(Extracted records)
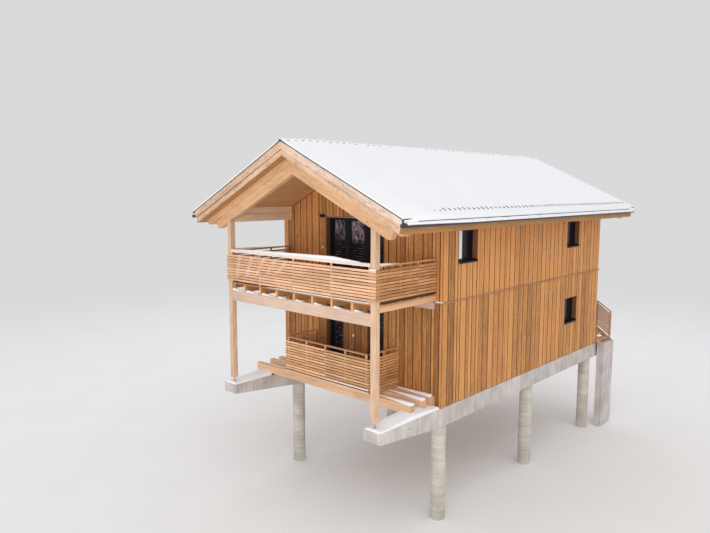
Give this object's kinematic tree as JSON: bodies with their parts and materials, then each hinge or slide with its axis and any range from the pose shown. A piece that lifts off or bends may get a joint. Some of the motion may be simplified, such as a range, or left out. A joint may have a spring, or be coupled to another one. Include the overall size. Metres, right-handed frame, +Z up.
{
  "type": "alpine chalet",
  "caption": "Timber chalet on concrete beams and columns, with a gabled roof over a slatted upper balcony and a small slatted balcony below it.",
  "frame": {"origin": "middle of the whole outline, on the lowest ground under the columns", "axes": "+Z up, -Y the way the balconied gable front faces, +X to the right seen from the front"},
  "size_m": [9.16, 15.625, 11.6045],
  "materials": {
    "concrete": "board-marked grey concrete",
    "larch_wall": "golden larch boards",
    "light_timber": "pale planed spruce",
    "floor_timber": "timber floor",
    "dark_frame": "dark painted frame",
    "glass": "clear insulating glass",
    "dark_metal": "anthracite folded sheet",
    "roof_timber": "soffit boarding",
    "door_wood": "boarded entrance door"
  },
  "bodies": {
    "house": {"concrete_beams": "concrete", "columns": "concrete", "cross_beams": "light_timber", "beam_pads": "dark_metal", "floors": "floor_timber", "left_wall": "larch_wall", "right_wall": "larch_wall", "rear_wall": "larch_wall", "front_wall_left": "larch_wall", "front_wall_right": "larch_wall", "front_wall_base": "larch_wall", "front_wall_pier": "larch_wall", "front_wall_band": "larch_wall", "front_gable": "larch_wall", "lower_door_frames": "dark_frame", "upper_door_frame": "dark_frame", "upper_door_glass": "glass", "window_frames": "dark_frame", "window_glass": "glass", "entrance_door": "door_wood", "left_roof": "roof_timber", "right_roof": "roof_timber", "roof_covering": "dark_metal", "verge_boards": "light_timber", "verge_rafters": "light_timber", "porch_rafters": "light_timber", "eaves_beams": "light_timber", "gutters": "dark_metal", "posts": "light_timber", "balcony_beams": "light_timber", "balcony_joists": "light_timber", "upper_balcony_deck": "light_timber", "upper_front_rail": "light_timber", "upper_side_rails": "light_timber", "lower_balcony_deck": "light_timber", "lower_front_rail": "light_timber", "lower_side_rails": "light_timber", "rear_landing": "light_timber", "rear_steps": "light_timber", "stair_pier": "concrete", "rear_rail": "light_timber"},
    "left_balcony_door": {"left_door": "dark_frame", "left_door_glass": "glass"},
    "right_balcony_door": {"right_door": "dark_frame", "right_door_glass": "glass"}
  },
  "joints": [
    {"name": "left_door_hinge", "type": "hinge", "parent": "house", "child": "left_balcony_door", "pos_m": [-1.272, -4.4425, 5.15], "axis": [0, 0, 1], "range_deg": [0, 90]},
    {"name": "right_door_hinge", "type": "hinge", "parent": "house", "child": "right_balcony_door", "pos_m": [1.192, -4.4425, 5.15], "axis": [0, 0, -1], "range_deg": [0, 90]}
  ]
}
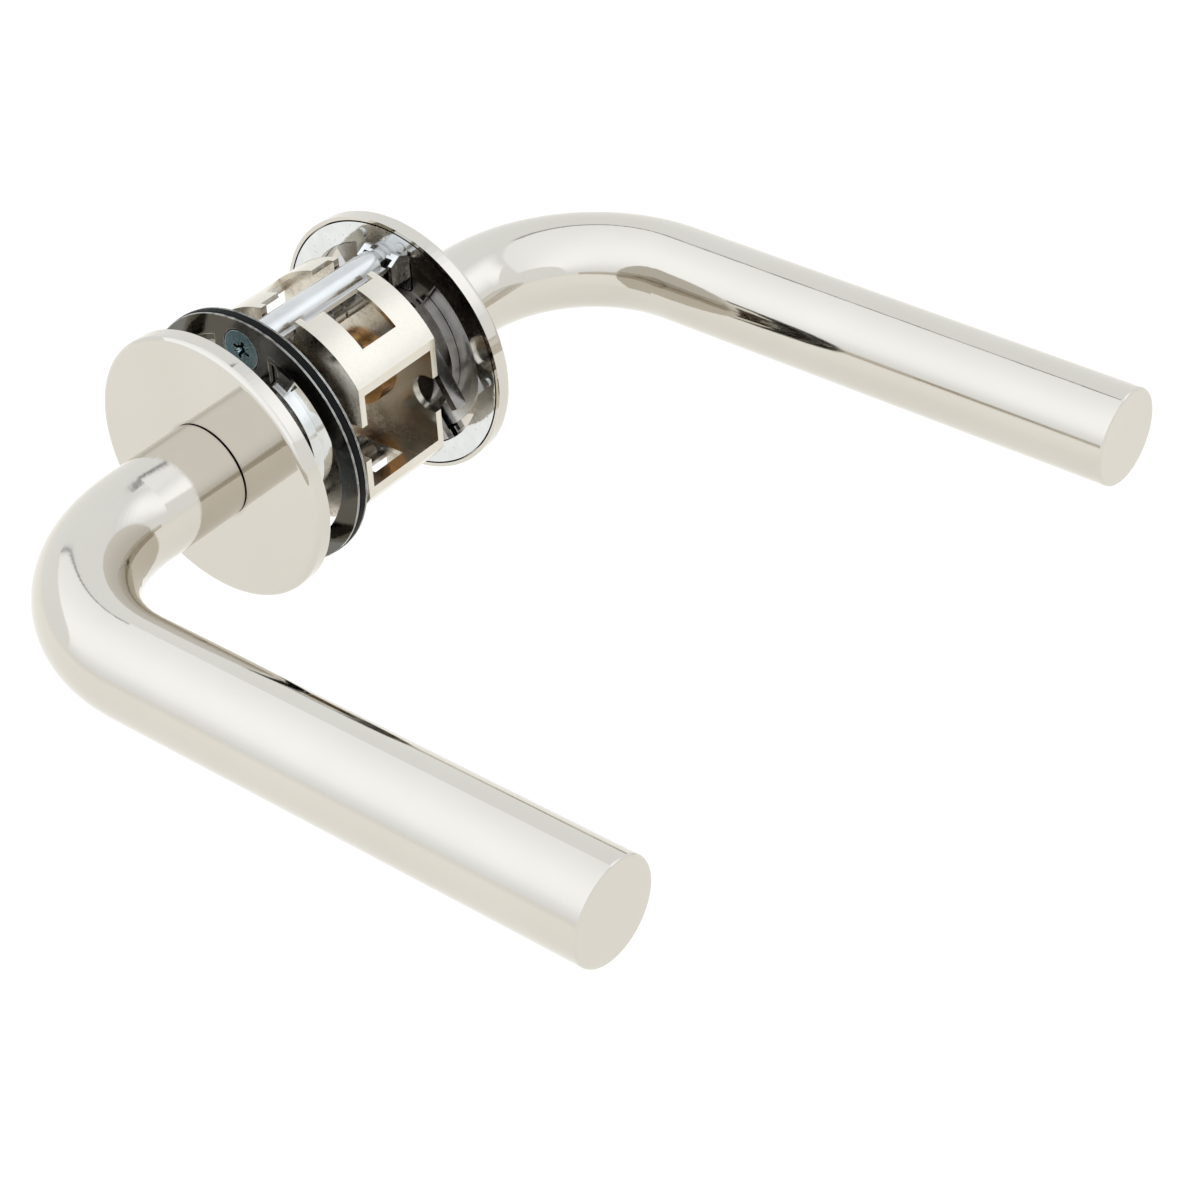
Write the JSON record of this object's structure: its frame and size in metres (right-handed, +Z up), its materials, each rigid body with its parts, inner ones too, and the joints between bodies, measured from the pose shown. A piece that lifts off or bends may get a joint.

[What you are asked to do]: Copy down the material exactly as written.

[Answer to the task]:
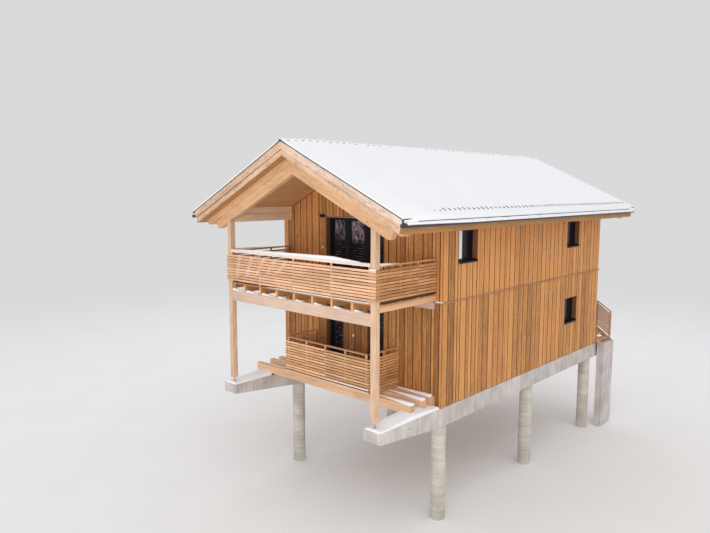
Give this object's kinematic tree as JSON: bodies with their parts and materials, then each hinge or slide with its axis and any range from the pose shown. A piece that lifts off or bends may get a joint. Some of the motion may be simplified, such as a range, or left out. A joint may have a spring, or be coupled to another one. Include the overall size. Metres, right-handed frame, +Z up.
{
  "type": "alpine chalet",
  "caption": "Timber chalet on concrete beams and columns, with a gabled roof over a slatted upper balcony and a small slatted balcony below it.",
  "frame": {"origin": "middle of the whole outline, on the lowest ground under the columns", "axes": "+Z up, -Y the way the balconied gable front faces, +X to the right seen from the front"},
  "size_m": [9.16, 15.625, 11.6045],
  "materials": {
    "concrete": "board-marked grey concrete",
    "larch_wall": "golden larch boards",
    "light_timber": "pale planed spruce",
    "floor_timber": "timber floor",
    "dark_frame": "dark painted frame",
    "glass": "clear insulating glass",
    "dark_metal": "anthracite folded sheet",
    "roof_timber": "soffit boarding",
    "door_wood": "boarded entrance door"
  },
  "bodies": {
    "house": {"concrete_beams": "concrete", "columns": "concrete", "cross_beams": "light_timber", "beam_pads": "dark_metal", "floors": "floor_timber", "left_wall": "larch_wall", "right_wall": "larch_wall", "rear_wall": "larch_wall", "front_wall_left": "larch_wall", "front_wall_right": "larch_wall", "front_wall_base": "larch_wall", "front_wall_pier": "larch_wall", "front_wall_band": "larch_wall", "front_gable": "larch_wall", "lower_door_frames": "dark_frame", "upper_door_frame": "dark_frame", "upper_door_glass": "glass", "window_frames": "dark_frame", "window_glass": "glass", "entrance_door": "door_wood", "left_roof": "roof_timber", "right_roof": "roof_timber", "roof_covering": "dark_metal", "verge_boards": "light_timber", "verge_rafters": "light_timber", "porch_rafters": "light_timber", "eaves_beams": "light_timber", "gutters": "dark_metal", "posts": "light_timber", "balcony_beams": "light_timber", "balcony_joists": "light_timber", "upper_balcony_deck": "light_timber", "upper_front_rail": "light_timber", "upper_side_rails": "light_timber", "lower_balcony_deck": "light_timber", "lower_front_rail": "light_timber", "lower_side_rails": "light_timber", "rear_landing": "light_timber", "rear_steps": "light_timber", "stair_pier": "concrete", "rear_rail": "light_timber"},
    "left_balcony_door": {"left_door": "dark_frame", "left_door_glass": "glass"},
    "right_balcony_door": {"right_door": "dark_frame", "right_door_glass": "glass"}
  },
  "joints": [
    {"name": "left_door_hinge", "type": "hinge", "parent": "house", "child": "left_balcony_door", "pos_m": [-1.272, -4.4425, 5.15], "axis": [0, 0, 1], "range_deg": [0, 90]},
    {"name": "right_door_hinge", "type": "hinge", "parent": "house", "child": "right_balcony_door", "pos_m": [1.192, -4.4425, 5.15], "axis": [0, 0, -1], "range_deg": [0, 90]}
  ]
}
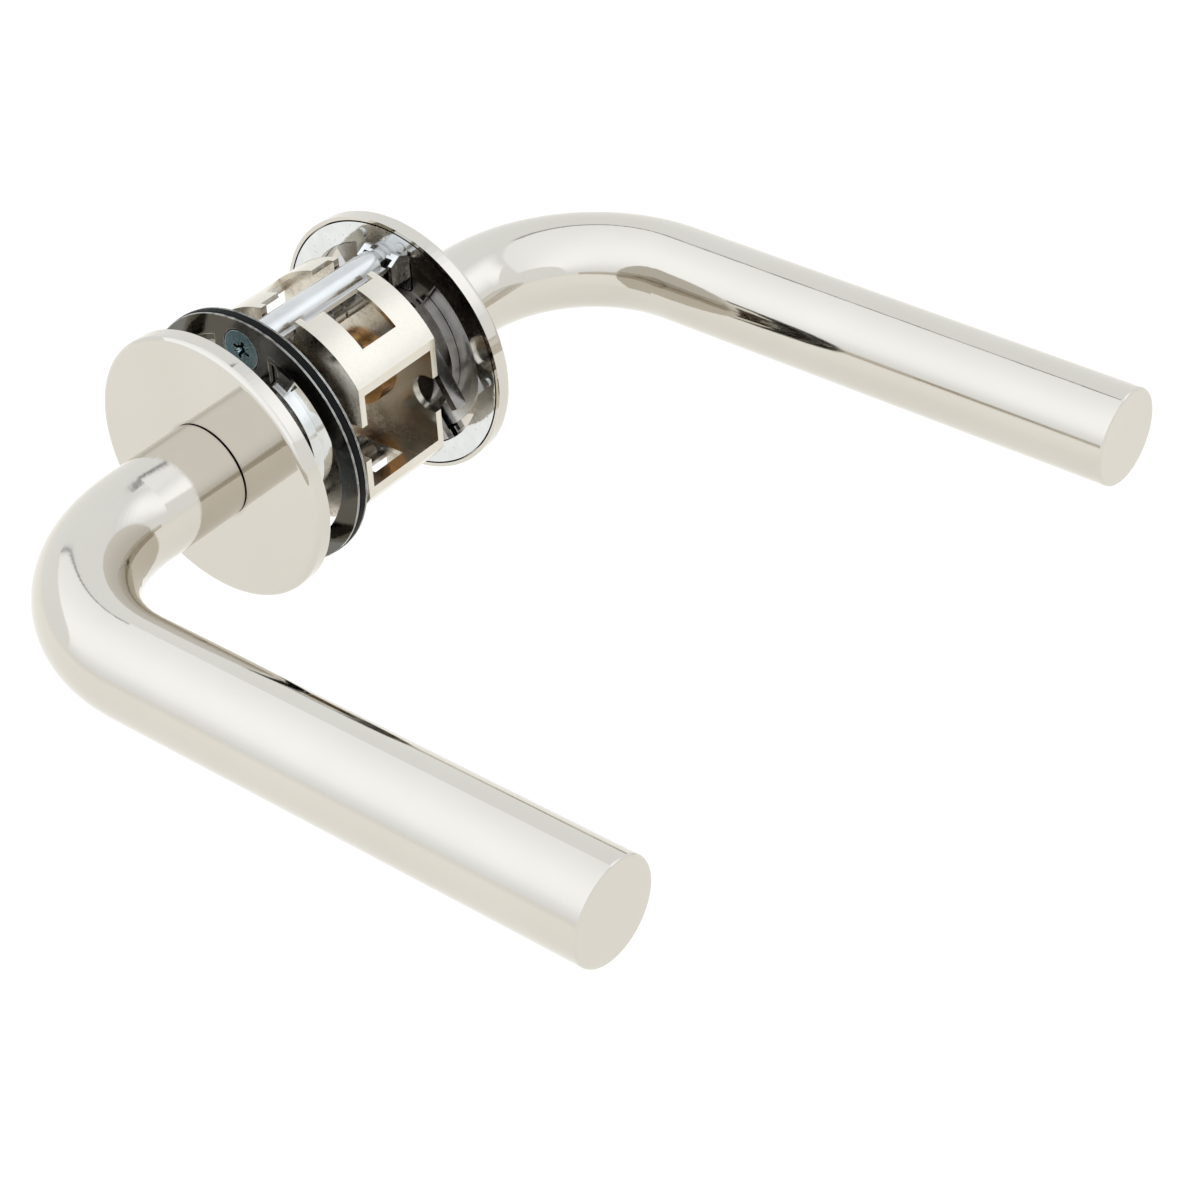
Write the JSON record of this object's structure: its frame and size in metres (right-handed, +Z up), its materials, each rigid body with its parts, inner ones too, and the joints between bodies, measured from the pose shown. A piece that lifts off or bends may get a joint.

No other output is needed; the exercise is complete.